The quote begins with the statement, "A hill-climbing algorithm that never makes 'downhill' moves toward states with lower value (or higher cost) is guaranteed to be incomplete," which is not strictly true. The stated guarantee has at least two important exceptions.

• The class of hills being climbed have only one peak
• The search is executed using parallel computing architecture scaled such that search granularity includes no more than one peak per processing unit

Describing simulated annealing using the analogy of combining inverted hill climbing and random walk, as Stuart and Norvig explains it, is not as clear and technically accurate as the original analogy. It is often better to find original sources of ideas and read them than to read simplified explanations. The original ideas may be just as easy or easier to understand than the textbook paraphrases (which is why the best textbooks simply quote the originating authors).

Source of the Term

The original algorithm termed simulated annealing is introduced in Optimization by Simulated Annealing, Kirkpatrick et. al.1, which may not qualify as one one explicitly employed by AI researchers or practitioners on a daily basis. Simulating the atomic motion of metals during annealing is the first of several approaches to injecting pseudo-random perturbations into convergence mechanisms.
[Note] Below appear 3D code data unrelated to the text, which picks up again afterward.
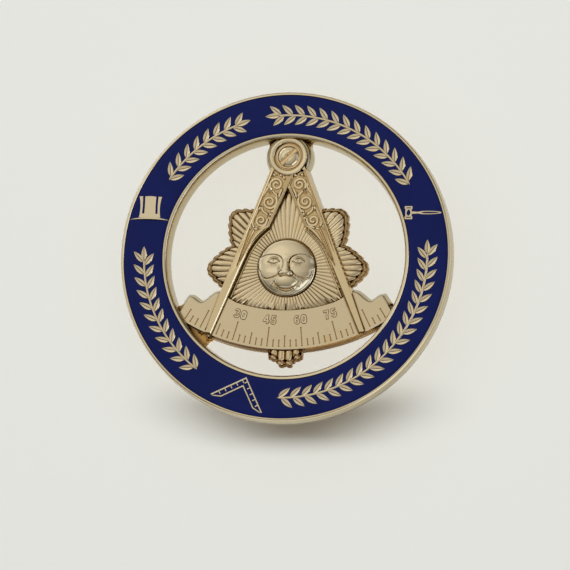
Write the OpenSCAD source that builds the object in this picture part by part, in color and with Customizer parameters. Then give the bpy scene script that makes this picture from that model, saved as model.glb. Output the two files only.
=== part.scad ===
// Round lapel pin. A gilt ring holds a blue enamel band with raised gold figures.
// Inside it, compasses stand over a quadrant scale and a rayed sun with a face.
// The pin lies face up on its clutch. Millimetres, +Z up, +Y towards the top of the emblem.
// The origin is under the centre of the ring, on the surface that the clutch rests on.

/* [Ring] */
// Outer diameter of the ring
ring_d = 25.4; // [25.2:0.05:25.6]
// Thickness of the ring, from its back to its face
ring_t = 1.5; // [1.4:0.05:1.8]
// Radius of the opening inside the ring
opening_r = 9; // [8.95:0.01:9.05]
// Inner radius of the enamel band
band_in_r = 9.45; // [9.4:0.01:9.5]
// Outer radius of the enamel band
band_out_r = 12.43; // [12.38:0.01:12.46]
// Depth of the enamel band
enamel_t = 0.45; // [0.3:0.05:0.6]
// Thickness of the three lugs that carry the emblem
lug_t = 0.45; // [0.3:0.01:0.45]

/* [Sun and star] */
// Height of the sun's centre above the centre of the ring
sun_y = -0.76; // [-0.86:0.02:-0.66]
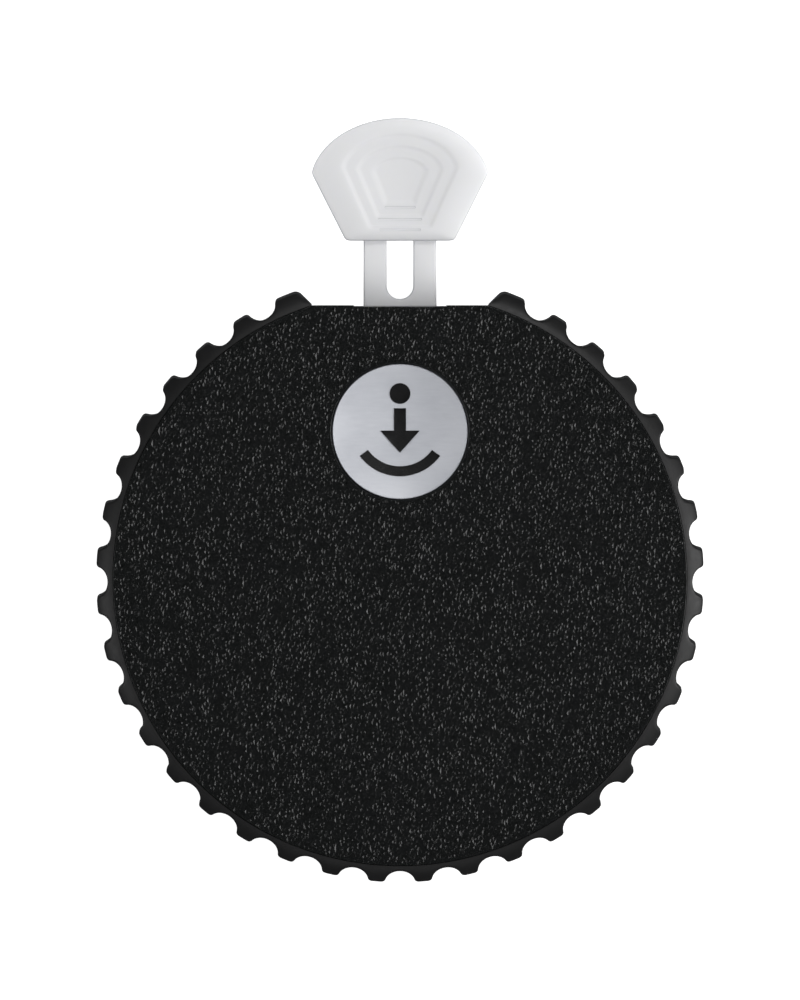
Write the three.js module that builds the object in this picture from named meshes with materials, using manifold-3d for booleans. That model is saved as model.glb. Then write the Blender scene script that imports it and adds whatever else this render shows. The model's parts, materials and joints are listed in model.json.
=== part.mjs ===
// Handheld magnetic security tag detacher: a round puck with a scalloped grip band, a sprung round
// pad over a magnet, and a pull tab that slides the magnet under the pad (out) or away from it (in).
// Millimetres, +Z up out of the face, +Y towards the tab, origin at the middle of the foot pad's sole.
import * as THREE from 'three';
import { mergeVertices } from 'three/addons/utils/BufferGeometryUtils.js';
import Module from 'manifold-3d';

const wasm = await Module();
wasm.setup();

// ---- driving dimensions ----
const GAP = 0.2; // clearance between pieces that touch
const FACE_Z = 20; // top face
const SPLIT_Z = 10; // parting plane of the two covers
const UNDER_Z = 0.6; // underside of the bottom cover
const FLOOR_Z = 3.0; // inside of the bottom cover
const ROOF_Z = 18.0; // inside of the top cover

const TIP_R = 38.2; // grip band over the teeth, at its foot
const TIP_DRAFT = 0.2; // how far the teeth lean in towards the face
const SEAT_R = 35.6; // outside of the covers, where the band sits
const WALL_R = 33.0; // inside of the covers
const FILLET = 2.1; // rounded shoulder of the band
const BAND_Z = 1.0; // foot of the band
const PITCHES = 40; // notches in a full turn
const MISSING = 2; // notches left out each side of +Y, for the flat
const NOTCH_R = 1.9; // radius of one notch
const NOTCH_DEPTH = 1.85; // at the foot of the band
const NOTCH_DRAFT = 0.2; // how much further out the notch floors are at the face
const RIB_R = 34.2; // groove in the covers that holds the band's inner rib
const RIB_HALF = 1.3; // half height of that groove

const FLAT_Y = 34.2; // flat cut across the rim
const FLAT_HALF = 11.0; // half width of the flat
const FLAT_WALL = 2.2; // wall thickness behind the flat

const NECK_HALF = 4.6; // tab neck, half width
const NECK_Z = [8.5, 11.5];
const MOUTH_HALF = 4.87;
const MOUTH_Z = [8.2, 11.8];
const RELIEF_HALF = 5.8; // shallow relief around the mouth
const RELIEF_DEPTH = 0.2;
const SLOT_HALF = 1.65; // lanyard slot in the neck
const SLOT_END_Y = 34.9;
const FAN_Z = [7, 13]; // thumb head of the tab
const FAN_BEVEL = 1.0;
const STEP_DEPTH = 0.4; // each terrace of the thumb recess
const TRAVEL = 7.8; // how far the tab slides in

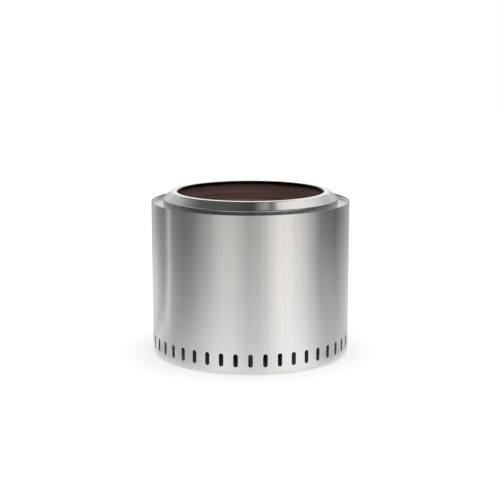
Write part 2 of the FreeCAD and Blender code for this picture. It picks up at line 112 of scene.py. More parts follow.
def apply_modifier(piece, kind, **settings):
    """Adds a modifier with these settings and applies it."""
    bpy.ops.object.select_all(action="DESELECT")
    piece.select_set(True)
    bpy.context.view_layer.objects.active = piece
    bpy.ops.object.modifier_add(type=kind)
    modifier = piece.modifiers[-1]
    for setting, value in settings.items():
        setattr(modifier, setting, value)
    bpy.ops.object.modifier_apply(modifier=modifier.name)


# %% [markdown]
# A modelled piece takes its size and place from the CAD piece that it stands for. A round piece
# needs only how near to the axis it comes, how far out it reaches, and its two heights.

# %% Measure the frame


def radii(node):
    """How near to the pit's axis a CAD node comes, and how far out it reaches."""
    spans = [vertex.co.xy.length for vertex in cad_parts[node].data.vertices]
    return min(spans), max(spans)


def heights(node):
    """The lowest and highest point of a CAD node."""
    low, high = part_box(node)
    return low.z, high.z


def report(piece):
    """Prints how many faces a piece has and how high it lies."""
    low = min(vertex.co.z for vertex in piece.data.vertices) / MM
    high = max(vertex.co.z for vertex in piece.data.vertices) / MM
    print(f"{piece.name}: {len(piece.data.polygons)} faces, {low:.1f} to {high:.1f} mm high")


print(f"The drum is {2 * radii('outer_wall')[1] / MM:.1f} mm across")

# %% [markdown]
# ## Bending and thickening sheet
#
# A bent sheet is drawn as the line through its middle, with sharp corners. Each corner point is
# then bevelled, which puts a round bend there. The bevel's width is the distance from the corner
# to where the bend starts, so it follows from the bend's radius and the angle of the corner.

# %% Draw and bend a line
BEND_STEPS = 6


def section(*points):
    """Turns (distance from the axis, height) points into places in front view."""
    return [Vector((across, 0, up)) for across, up in points]


def extrude(move):
    """Extrudes what is selected and moves it."""
    bpy.ops.mesh.extrude_region_move(TRANSFORM_OT_translate={"value": move})


def draw_line(places):
    """Draws a line through these places into the piece being edited."""
    bpy.ops.mesh.primitive_plane_add(size=TINY)
    bpy.ops.mesh.merge(type="CENTER")
    bpy.ops.transform.translate(value=places[0])
    for here, there in zip(places, places[1:]):
        extrude(there - here)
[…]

An approximation of a $${\chi}^2$$ distribution with $$k$$ degrees of freedom is a more progressive injection source.

These approaches share the common goal of avoiding the mistaking of a local minimum in loss surface as its global minimum. Such mistaken conclusion causes a failure to achieve an optimal learning state according to the criteria the loss function represents.

As can be seen in the below excerpts, the original article is a good read and sets a foundation of understanding. Such a foundation will assist in understanding all methods used avoid local minima using stochastic injection.

Iterative improvement consists of a search in this coordinate space for rearrangement steps which lead downhill. Since this search usually gets stuck in a local but not a global optimum, it is customary to carry out the process several times, starting from different randomly generated configurations, and save the best result.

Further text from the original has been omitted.